Wikipedia offers the following information: “Rosetta (Arabic: رشيد‎ Rašīd IPA: [ɾɑˈʃiːd]; French: Rosette) is a port city on the Nile Delta in Egypt, located 65 km east of Alexandria. Both the Arabic name Rašīd (Interesting unrelated sideline is that Ar-Rašīd meaning “The Guide”, is one of the 99 names of Allah) and the western name Rosetta or Rosette (“little rose” in Italian and French respectively) are corruptions of a Coptic (language from the native Christians of Egypt) word, Rashit or Trashit.”  I can pronounce Trashit, Rashid and Rosette/Rosetta so that they sound similar. Can you?

Read http://www.touregypt.net/rashid.htm#ixzz3NvMb6Iyk for more information about the town of Rashid. Apparently the highly green Egyptian town on the Nile River was typically tranquil with vast gardens, orchards and date-palm plantations, in addition to a multitude of beautiful historical houses, inns and mosques adorned with exquisite decorative inscriptions and woodworks. The town was known as the ‘Rose of the Nile’ by Europeans. I guess the name Rosetta was given to our suburb for the underlying European meaning of rose; a thing of beauty.  Hobart’s Rosetta is located on the southern side of Tasmania’s major river in a beautiful setting within the City of Glenorchy as part of the Greater Hobart Area.  However it is neither a city nor a port.

In 1807 as part of the Alexandria/Fraser expedition to Rosetta in Egypt, British forces led one group of local inhabitants in a civil war against another group led by a local leader.  Britain’s intention was to break the Ottoman-French alliance.

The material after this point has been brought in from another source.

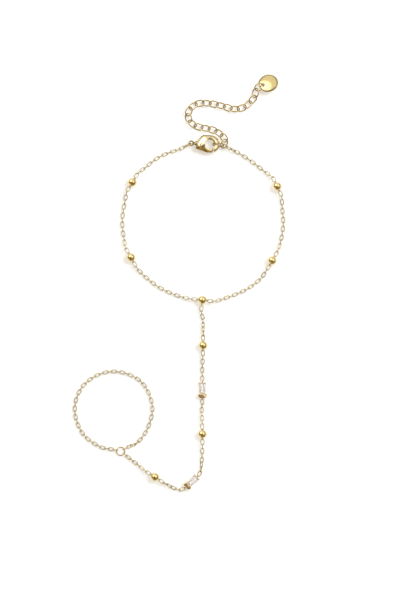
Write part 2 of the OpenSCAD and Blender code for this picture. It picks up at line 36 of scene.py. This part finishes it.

As a result, in the first decade of the 1800s, I suggest that Egypt would have been highly visible in English news and the battles would have been known in the colonies.

Irene Schaffer, a Rosetta resident and local researcher offers historical information about the original settlement at http://www.tasfamily.net.au/~schafferi/index.php?file=kop79.php. John Berrisford and wife arrived in Australia from England on the First Fleet in 1788. Then, in 1808 John and his family sailed to Hobart Town. In subsequent years, they settled along the Derwent River in the area now known as Berriedale Bay and which extended to the south-east past Rosetta High School, and they built Rosetta Cottage (later renamed Undine Inn). 140 acres of land, now part of our suburb of Rosetta, was granted by NSW’s Governor King to John Berrisford in 1813.

My last walk along the Derwent River finished at MONA a little to the north of Rosetta. My next walk will start by passing Berriedale Bay. I look forward to seeing the old house – albeit with extensions and renovations since John Berrisford was alive. A photograph of this property, now known as the Rosetta Colonial Accommodation, can be seen at http://firstfleetfellowship.org.au/stories/john-hannah-beresford/. This website also provides more detail about the Berrisford family and their history.

Perhaps, through news from England, John Berrisford heard that Rosetta was the ‘Rose of the Nile’ and, in believing the British intrusion into Egypt was glorious, named his house as a show of support.

As a contrast from the historical background, I have located a contemporary profile for Rosetta. The population is 2567, the median household weekly income is $1050, the median age of residents is 45 years, the average household size is 2.4, almost 60% are married or in a de facto relationship, almost 40% are either under 5 years of age or over 64 years of age, weekly rent is $340, and the median house price is $319,455.